# Goal
Everything from the line containing "The FreeCAD and Blender code for this object" down to the line containing "of crossings on" is to be returned exactly; include both boundary lines and leave out all others.

# Task input
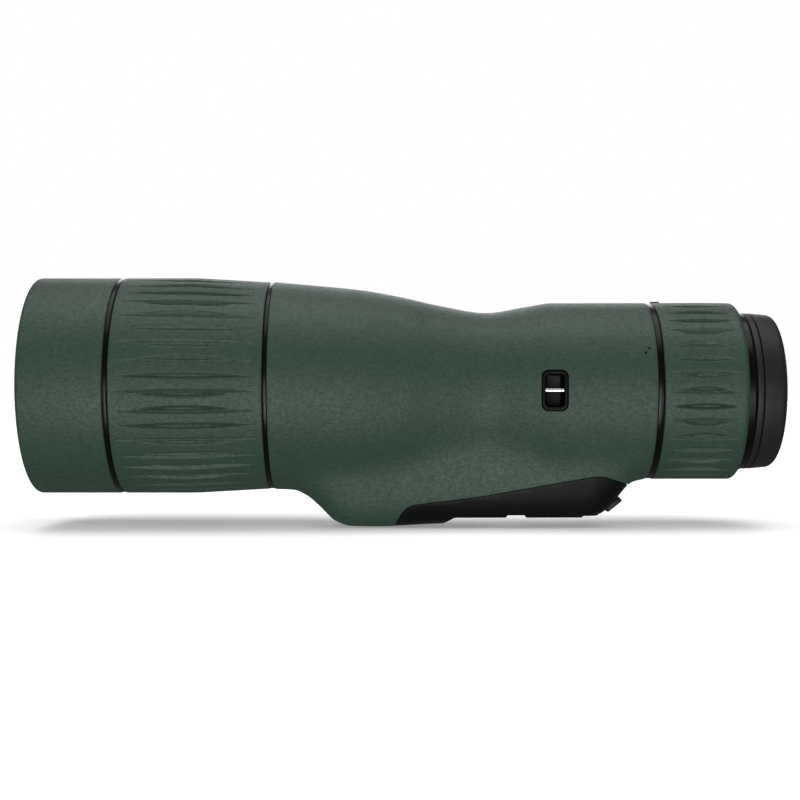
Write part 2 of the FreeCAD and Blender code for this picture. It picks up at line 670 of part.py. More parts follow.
# ---- strap bars ----
STRAP_CORNER = 1.6
STRAP_HOLLOW_CORNER = 0.9
STRAP_BACK = 1.2          # wall behind the pocket's hollow
BAR_DEPTH = 1.7           # of the bar's middle under the body's surface
PURGE_X = -13.0
PURGE_R = 2.0


def strap_block(side, width, height, corner, depth):
    """Rounded block sunk into one side of the body at the strap bar."""
    surface = eased(ROUND, STRAP_X)
    u = width / 2
    v = height / 2
    start = side * (surface + 3)
    wire = outline([(STRAP_X - u, REAR_Z - v, corner), (STRAP_X + u, REAR_Z - v, corner),
                    (STRAP_X + u, REAR_Z + v, corner), (STRAP_X - u, REAR_Z + v, corner)],
                   lambda x, z: V(x, start, z))
    return Part.Face(wire).extrude(V(0, -side * (3 + depth), 0))


def strap_pocket(side, form):
    body = strap_block(side, STRAP_WIDTH, STRAP_HEIGHT, STRAP_CORNER, STRAP_DEPTH).common(form)
    hollow = strap_block(side, STRAP_WIDTH - 2 * STRAP_FRAME, STRAP_HEIGHT - 2 * STRAP_FRAME,
                         STRAP_HOLLOW_CORNER, STRAP_DEPTH - STRAP_BACK)
    return body.cut(hollow).cut(strap_bar(side))


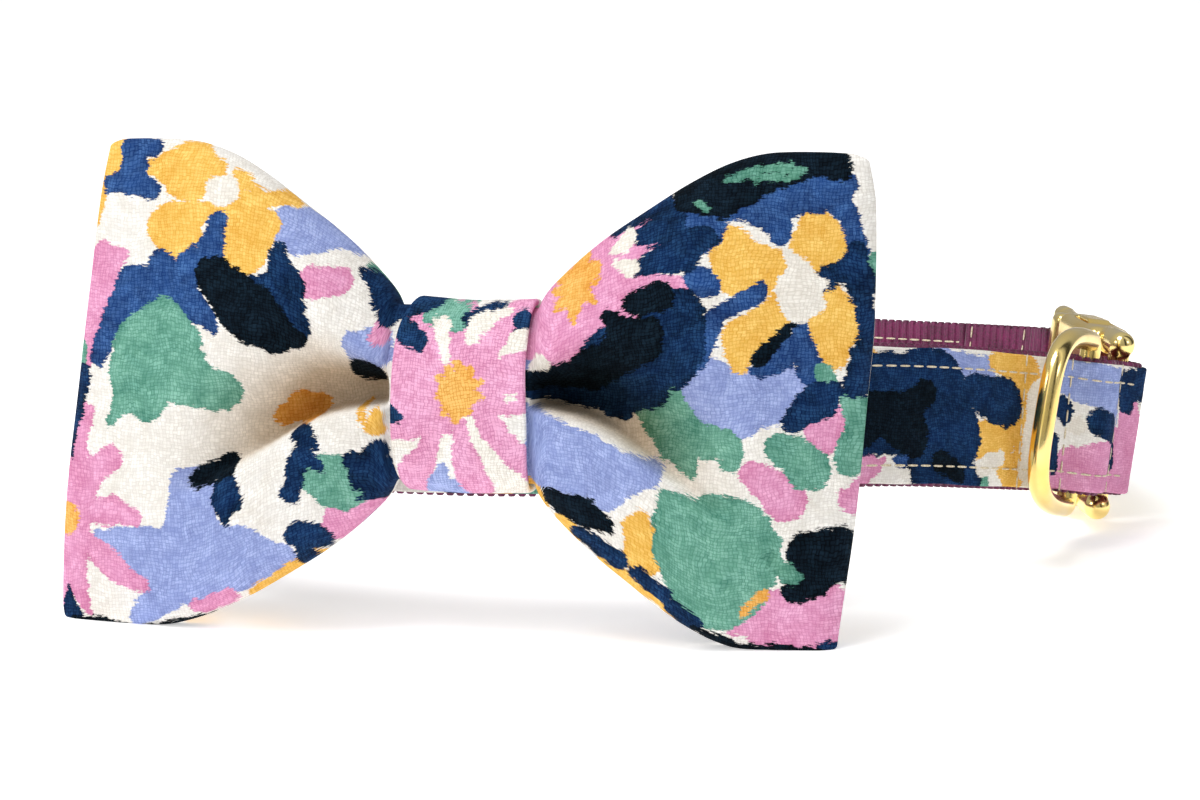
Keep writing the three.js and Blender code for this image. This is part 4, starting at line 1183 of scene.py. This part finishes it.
# a bar between two arms, with a barrel at each end of it
def slotFrame(mesh, barX, bodyX, knob, half, barrel):
    knobZ = half - knob
    inner = barX + math.copysign(barrel, bodyX - barX)
    outer = barX - math.copysign(buckle["pastBar"], bodyX - barX)
    rod(mesh, barRadius, (barX, 0, -knobZ), (barX, 0, knobZ))
    for side in (-1, 1):
        for x in (outer, inner):
            ball(mesh, knob, x, side * knobZ)
        rod(mesh, knob, (outer, 0, side * knobZ), (inner, 0, side * knobZ))
        rod(mesh, knob * buckle["armPart"], (barX, 0, side * knobZ),
            (bodyX, 0, side * (knobZ - buckle["armDrop"])))


def socketParts(mesh):
    slotFrame(mesh, 0, buckle["bodyStart"] + 2, buckle["nearKnob"], buckle["nearHalf"],
              buckle["nearBarrel"])
    depth, height = buckle["bodyHalfDepth"], buckle["bodyHalfHeight"]
    box(mesh, (buckle["bodyStart"], -depth, -height), (buckle["bodyEnd"], depth, height), 2.2)


def socketCuts(mesh):
    depth, height = buckle["bodyHalfDepth"] - buckle["wall"], buckle["bodyHalfHeight"]
    inner = height - buckle["wall"] - buckle["lip"]
    box(mesh, (buckle["bodyStart"] + 2.6, -depth, -inner), (buckle["bodyEnd"] + 1, depth, inner))
    box(mesh, (buckle["windowStart"], -depth, -height - 1), (buckle["windowEnd"], depth, height + 1), 1.2)


def plugParts(mesh):
    shoulder = buckle["bodyEnd"] + 0.6
    depth, height = buckle["bodyHalfDepth"], buckle["bodyHalfHeight"] - buckle["lip"]
    slotFrame(mesh, buckleLength, shoulder + 3, buckle["farKnob"], buckle["farHalf"], buckle["farBarrel"])
    box(mesh, (shoulder, -depth, -height), (shoulder + 5, depth, height), 1.6)
    box(mesh, (buckle["windowStart"], -1.8, -2.4), (shoulder + 1, 1.8, 2.4), 0.6)
    inner = height - buckle["wall"] - buckle["prongPlay"]
    thick = buckle["bodyHalfDepth"] - buckle["wall"] - buckle["prongPlay"]
    start, end, root = buckle["windowStart"], buckle["windowEnd"], buckle["bodyEnd"] + 1.5
    # a prong from its root, along its inside to the tip and back over the button in the window
    outline = [(root, 4.6), (start + 3, inner - 4.6), (start - 2.6, 6.2), (start - 2.6, 9),
               (start + 0.7, inner - 0.2), (start + 0.7, height + 0.1), (start + 3.6, height + 1.3),
               (end - 3.2, height + 1.2), (end - 0.7, height - 0.2), (end - 0.7, inner - 1), (root, 8)]
    for side in (-1, 1):
        corners = [mesh.verts.new((x, -thick, z * side)) for x, z in outline]
        face = mesh.faces.new(corners)
        made = bmesh.ops.extrude_face_region(mesh, geom=[face])
        lifted = [item for item in made["geom"] if isinstance(item, bmesh.types.BMVert)]
        bmesh.ops.translate(mesh, verts=lifted, vec=(0, thick * 2, 0))
        bmesh.ops.recalc_face_normals(mesh, faces=mesh.faces)


socket = cast("buckle_socket_metal", socketParts, socketCuts)
plug = cast("buckle_plug_metal", plugParts, None)
print("metal made", len(socket.data.polygons), len(plug.data.polygons))

# each piece hangs on its body, and the CAD parts it stands for are hidden
for piece, nodes, slotName in (
        (bowTie, ("bow",), "printed_cotton"), (bowWrap, ("bow_centre_wrap",), "printed_cotton"),
        (strapPrint, ("strap_print_strip",), "printed_cotton"), (strapCore, ("strap_webbing",), "webbing"),
        (socket, ("buckle_socket",), "gold_metal"), (plug, ("buckle_plug",), "gold_metal")):
    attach(piece, "collar")
    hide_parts(*nodes)
for piece in (strapRibs, stitches):
    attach(piece, "collar")
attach(leadRing, "lead_ring")
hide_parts("d_ring")

print("floor")
floor = newMesh("floor", [(-6, -6, 0), (6, -6, 0), (6, 6, 0), (-6, 6, 0)], [(0, 1, 2, 3)])
floorMaterial, floorTree, floorShader = newMaterial("paleFloor")
floorNoise = node(floorTree, "ShaderNodeTexNoise", {
    "Vector": node(floorTree, "ShaderNodeTexCoord").outputs["Object"], "Scale": 3.0})
floorColour = blendColour(floorTree, floorNoise.outputs[0], (0.93, 0.93, 0.93, 1), (0.96, 0.96, 0.96, 1))
floorTree.links.new(floorColour, floorShader.inputs["Base Color"])
floorShader.inputs["Roughness"].default_value = 0.9
floorShader.inputs["Emission Color"].default_value = (1, 1, 1, 1)
floorShader.inputs["Emission Strength"].default_value = 0.45
floor.data.materials.append(floorMaterial)
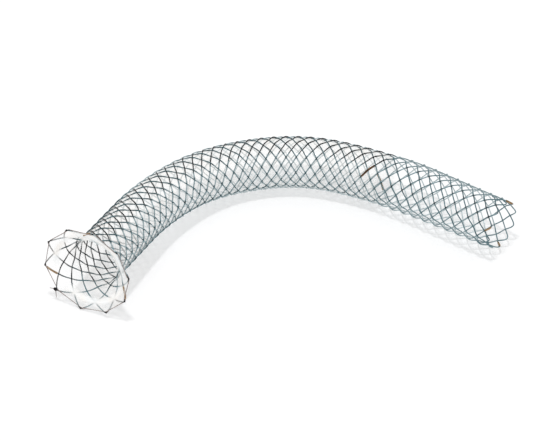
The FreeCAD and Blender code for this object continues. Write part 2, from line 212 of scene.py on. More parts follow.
@dataclass
class Weave:
    """Rows of crossings on the tube's surface, and the shape of the flare."""

    line: CentreLine
    body_diameter: float = 10.0 * MM
    bare_end_diameter: float = 9.36 * MM
    bare_taper_length: float = 24.5 * MM
    mouth_diameter: float = 17.44 * MM
    flare_slope: float = math.radians(58.0)
    neck_radius: float = 2.2 * MM
    wire_diameter: float = 0.23 * MM
    crossing_gap: float = 0.01 * MM
    crowns: int = 10
    first_crown: float = math.radians(26.25)
    flare_steps: Sequence[float] = (1.9 * MM, 1.5 * MM, 1.25 * MM, 1.25 * MM)
    lined_length: float = 74.0 * MM
    lined_rows: int = 64
    bare_rows: int = 21
    slants: list[float] = field(init=False)
    lift: float = field(init=False)
    surface_inset: float = field(init=False)
    body_radius: float = field(init=False)
    end_radius: float = field(init=False)
    cone_slant: float = field(init=False)
    neck_slant: float = field(init=False)
    neck_end: float = field(init=False)

    def __post_init__(self) -> None:
        """Works out the rows' places down the slope from the crown tips."""
        self.lift = (self.wire_diameter + self.crossing_gap) / 2
        self.surface_inset = self.lift + self.wire_diameter / 2
        self.body_radius = self.body_diameter / 2 - self.surface_inset
        self.end_radius = self.bare_end_diameter / 2 - self.surface_inset
        neck_drop = self.neck_radius * (1 - math.cos(self.flare_slope))
        cone_drop = self.mouth_diameter / 2 - self.body_radius - neck_drop
        self.cone_slant = cone_drop / math.sin(self.flare_slope)
        self.neck_end = cone_drop / math.tan(self.flare_slope)
        self.neck_end += self.neck_radius * math.sin(self.flare_slope)
        self.neck_slant = self.neck_radius * self.flare_slope
        self.slants = [0.0]
        for step in self.flare_steps:
            self.slants.append(self.slants[-1] + step)
        flare_end = self.slants[-1]
        lined_end = self.slant_at(self.lined_length)
        bare_end = self.slant_at(self.line.length)
        for start, end, count in (
            (flare_end, lined_end, self.lined_rows),
            (lined_end, bare_end, self.bare_rows),
        ):
            self.slants += [start + (end - start) * step / count for step in range(1, count + 1)]

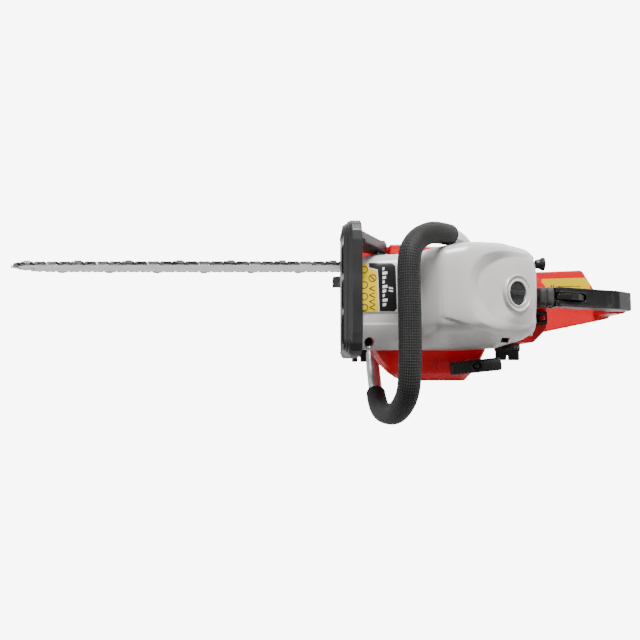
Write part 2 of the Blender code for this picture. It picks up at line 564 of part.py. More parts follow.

# Problem solution
The FreeCAD and Blender code for this object continues. Write part 2, from line 212 of scene.py on. More parts follow.
@dataclass
class Weave:
    """Rows of crossings on the tube's surface, and the shape of the flare."""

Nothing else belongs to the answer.